Is this the end of our adventure? Nothing has an end. We came in search of the secret of immortality, to be like gods. And here we are, mortals, more human than ever. If we have not obtained immortality, at least we have obtained reality.

References.
1. Storr, Robert, Disparities and Deformities: Our Grotesque, (SITE Santa Fe; 2004). 11.
2. Matthews, Boris, The Herder Dictionary of Symbols, (Chiron Publications; 1986). 49.
3. Heidegger, Martin, “Modern Science, Metaphysics, and Mathematics,” Basic Writings, (Harper Collins Publishers; 1993). 297.

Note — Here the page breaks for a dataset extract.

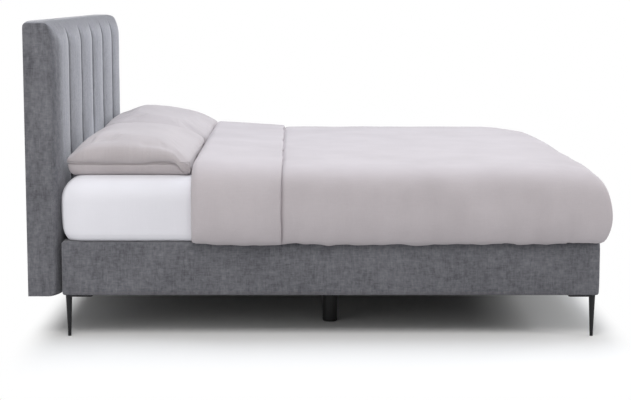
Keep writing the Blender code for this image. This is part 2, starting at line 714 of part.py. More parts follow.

4. Lacan, Jacques, Ecrits, (W. W. Norton & Company, Inc., 1977). 2.
5. ibid. 2-3.
6. Kristeva, Julia. Powers of Horror: An Essay on Abjection, (Columbia University Press; 1982). 4-14.
7. ibid. 2.
8. Jung, C. G., The Undiscovered Self, (SIGNET; 2006). 46.
9. ibid. 49-50.
10. Zizek, Slavoj, The Plague of Fantasies, (Verso; 2008). 9.
11. ibid. 1-8.
12. Jodorowsky, Alejandro, Interview by Daniel Pinchbeck. A Conversation with Jodorowsky, Part One, Reality Sandwich. Web. 30 November, 2010.
13. Storr, Robert, Disparities and Deformities: Our Grotesque, (SITE Santa Fe; 2004). 16.
14. ibid. 14.
15. Matthews, Boris, The Herder Dictionary of Symbols, (Chiron Publications; 1986). 218.
16. Heidegger, Martin, “Modern Science, Metaphysics, and Mathematics,” Basic Writings, (Harper Collins Publishers; 1993). 397-398.
17. Matthews, Boris, The Herder Dictionary of Symbols, (Chiron Publications; 1986). 148.
18. Lacan, Jacques, Ecrits, (W. W. Norton & Company, Inc., 1977). 7.
19. Zizek, Slavoj, The Plague of Fantasies, (Verso; 2008). 43.
20. ibid. 11.
21. Shaviro, Steven, The Cinematic Body, (University of Minnesota Press; 1993). 14.
22. Storr, Robert, Disparities and Deformities: Our Grotesque, (SITE Santa Fe; 2004). 29.